Las búsquedas con detectores de metales se han multiplicado con el paso del tiempo. Tienen una larga historia que se originó a finales del siglo XIX cuando surgieron los primeros dispositivos electromagnéticos.
Inicialmente, estos aparatos fueron pensados para usos médicos e industriales. Se detectaban proyectiles en cuerpos heridos, cables en tuberías, entre otras cosas.
Su uso se extendió rápidamente sobre todo durante la segunda Guerra Mundial. En la guerra y después de ella se emplearon los detectores para localizar minas enterradas.
A partir de 1960 se desarrollaron modelos más accesibles que impulsaron a un público numeroso a convertirse en buscadores de metales. Algunos lo hacían por un interés histórico, otros por la emoción de encontrar algo. Y también había buscadores que tenían la esperanza de encontrar el gran tesoro que los volviera ricos.
Lo cierto es que gracias a buscadores aficionados la ciencia se ha visto beneficiada. En muchas ocasiones, por casualidad han encontrado pistas que han dado lugar a descubrimientos arqueológicos de trascendencia para la reconstrucción de la historia.
En la actualidad, la búsqueda de metales con detectores es un hobby que combina el ocio recreativo con la emoción de un posible hallazgo. El afán de encontrar algo va mucho más allá del interés puramente económico. Es una meta en sí misma.
Las búsquedas se realizan en todo tipo de terrenos. Los que tienen un interés más utilitario, buscan en plazas y zonas muy pobladas, esperando encontrar joyas o monedas perdidas.
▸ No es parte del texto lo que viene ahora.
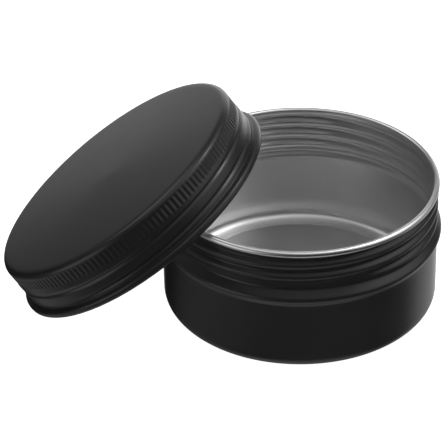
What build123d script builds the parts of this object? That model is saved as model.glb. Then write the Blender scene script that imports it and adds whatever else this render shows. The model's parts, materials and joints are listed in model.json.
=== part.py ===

En la práctica, los que tienen un interés más profundo recorren bosques, ruinas, caminos rurales y terrenos agrícolas. En esos escenarios se encuentran monedas antiguas, piezas de otras épocas o partes de herramientas. Objetos que se transforman en un verdadero tesoro que el buscador guarda orgulloso.
Richard Brock y su detector roto con el que encontró el tesoro más valioso de su vida
Algunos dicen que fue cuestión de suerte. Otros opinan que el tesón y la constancia rindieron frutos. Y no falta quien considera que el Universo le ofreció una merecida fortuna.
Sea por la razón que sea, lo cierto es que Richard Brock detectó oro. Mientras participaba de una expedición de búsqueda, Richard, un veterano en las búsquedas, encontró la pepita de oro más grande que se ha conocido en el Reino Unido. Su descubrimiento tiene un valor de unas 30.000 libras esterlinas.
¿Cuál es la historia de este descubrimiento?
Como tantas otras personas, el inglés Richard Brock era un aficionado a las búsquedas de metales. Comenzó a dedicarse a esta actividad en el año 1989.
Aquel día del 2023, que quedó marcado profundamente en su memoria, el veterano de 67 años se unió a una expedición en Shropshire Hilles que buscaría objetos preciosos.
Condujo tres horas y media desde su casa al lugar en el que estaban los otros buscadores, parecía que en ese día todo iba a salir mal. Llegó al lugar del encuentro con una hora de retraso.
Y, para confirmar su mala suerte, desde que comenzó la actividad se rompió su equipo de búsqueda. Para no volverse, decidió utilizar un viejo equipo que funcionaba mal.
Con este equipo viejo y en malas condiciones, participó de la expedición. Miraba a los otros con sus detectores modernos y se sentía desanimado al comparar su situación a la de ellos.
Pero lo esperaba la gran sorpresa de su vida, quizás un premio a sus ganas de seguir. Después de avanzar unos pocos metros, escuchó un sonido que prometía. Cavó un hoyo de unos 15 cm de profundidad. Allí apareció la Hiro’s Nugget, la pepita de oro gigante que asombró a todos los presentes.
Es una gran pepita de oro de 64,8 g, y su valor ronda los 30.000 libras, que equivalen aproximadamente a 34.000 euros.
El mensaje de Richar Brocks fue sabio: realmente no importa qué equipo se use. El secreto está en mantenerse alerta a lo que podría haber debajo del suelo, en una conexión mental con esa zona más allá de la superficie que oculta tantos secretos.